Nella culla della civiltà le folle e i soldati lo acclamarono vincitore di tutti i grandi giochi: Olimpici, Pitici, Nemei, Istmici (Cassio Dione 63, 10). Una specie di grande slam dell’epoca. Aveva una predilezione per i Greci dai quali si sentiva capito più che dai Romani, ed era talmente grato degli allori raccolti nella gare panelleniche che, partendo, soppresse la provincia Acaia e donò la libertà a quella nazione di esteti, quindi la esentò dai tributi.
Lo attesta l’iscrizione di Acrefia, in Beozia, rinvenuta dall’epigrafista Maurice Holleaux: “Greci, vi faccio un dono tanto grande che voi stessi siete incapaci di chiederlo, ammesso che ci sia qualcosa che da un uomo magnanimo come me non ci si possa aspettare. A tutti voi, uomini dell’Acaia e del Peloponneso, accordo la libertà e l’esenzione dalle tasse”.

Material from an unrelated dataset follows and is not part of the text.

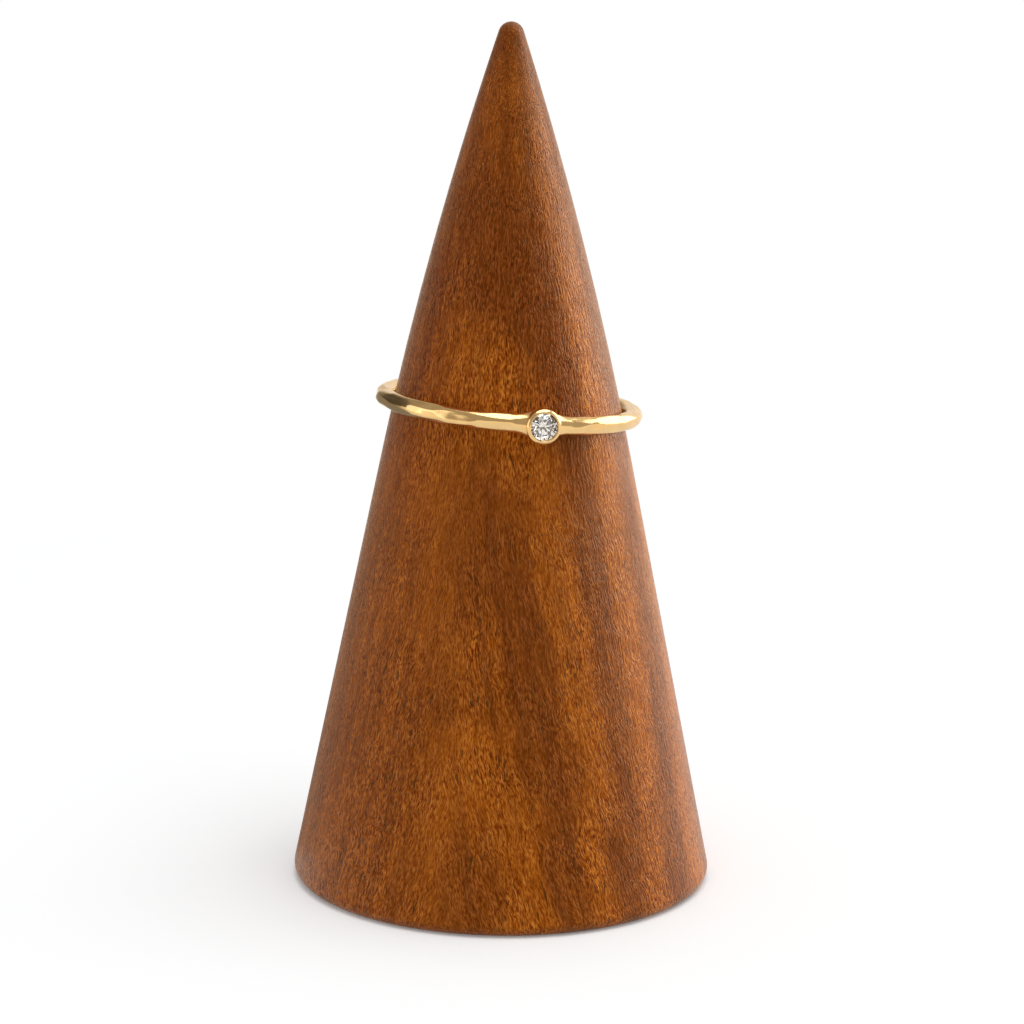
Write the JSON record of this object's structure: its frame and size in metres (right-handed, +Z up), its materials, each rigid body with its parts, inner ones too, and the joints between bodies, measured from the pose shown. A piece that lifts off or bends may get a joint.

Gli Elleni lo contraccambiarono: lo salutarono come Zeus liberatore e dopo la sua morte aspettavano il ritorno di Nerone, come Messia e vendicatore contro l'oppressione di Roma.
E il greco, sacerdote delfico, Plutarco, immagina che l'anima di Nerone, già condannata a vivere nel corpo di una vipera, passi alla vita di un cigno, poiché aveva fatto qualche cosa di buono liberando i Greci, la stirpe più insigne e cara agli dèi (I ritardi della punizione divina 567 F).
Questa passione di recitare suonando la cetra non era la sola: amava altresì guidare la quadriga nel circo. Tacito considera ignobili queste attitudini, ma anche dietro il gusto delle corse con i cocchi c’era un’idea: l’ imperatore ricordava che gareggiare con i cavalli era stata attività di re, poi celebrata da grandi poeti, si pensi a Pindaro, e praticata in onore degli dèi.
Per quanto riguarda l’abbigliamento, Nerone seguiva i dettami di Petronio, il probabile autore del Satyricon, splendido romanzo che descrive con lingua da orafo i vizi di una civiltà decrepita.
L’elegantiae arbiter della corte gli insegnava lo stile della neglegentia , la sprezzatura, la noncuranza anche esibita del resto. Nerone ostentava un vistoso non-conformismo, che rompeva con le tradizioni di dignità dei grandi personaggi della vita pubblica romana. Così, per esempio, compariva spesso in pubblico indossando una veste da camera e un fazzoletto annodato intorno al collo, senza cintura e a piedi scalzi: una negligenza che era solo apparente e dissimulava una raffinatezza estrema.
Poco tempo dopo il suo ritorno dalla Grecia fu dichiarato nemico pubblico dai senatori che erano stati umiliati e pure danneggiati nel patrimonio dalla svalutazione delle monete d’oro, da loro accumulate, rispetto ai denari d’argento che erano la moneta della piccola borghesia dell’epoca.
Come vide che lo abbandonavano persino le guardie del corpo, Nerone fuggì a cavallo nel podere di Faonte accompagnato da costui che probabilmente lo aveva denunciato, e da altri due liberti: Epafrodito, un altro fellone, e Sporo, un giovane già fatto castrare dall’imperatore il quale, dopo la morte di Poppea , lo aveva addirittura sposato con un grande corteo nuziale in cui Tigellino fungeva da padre della sposa.
Nelle ultime ore di vita gli venne in mente più volte un verso di una tragedia greca, l’Edipo esule, nella quale il figlio di Giocasta si sente chiamato a morire dalla madre-moglie suicida e dal padre ammazzato da lui. Alla fine Nerone recitava direttamente se stesso.
Quando sentì sopraggiungere dei cavalieri, ordinò ai liberti di ucciderlo. Ma questi si rifiutarono e il disgraziato gridò: “ io solo dunque non ho un amico né un nemico?” Quindi aggiunse che la sua vita era diventata turpe, deforme, e come sentì avvicinarsi il rumore delle cavalcature, citò un verso dell’Iliade: “ un galoppo di cavalli dai piedi veloci mi percuote le orecchie”. Infine si cacciò un ferro in gola aiutato da Epafrodito, l’addetto alle suppliche che gli diede il colpo di grazia.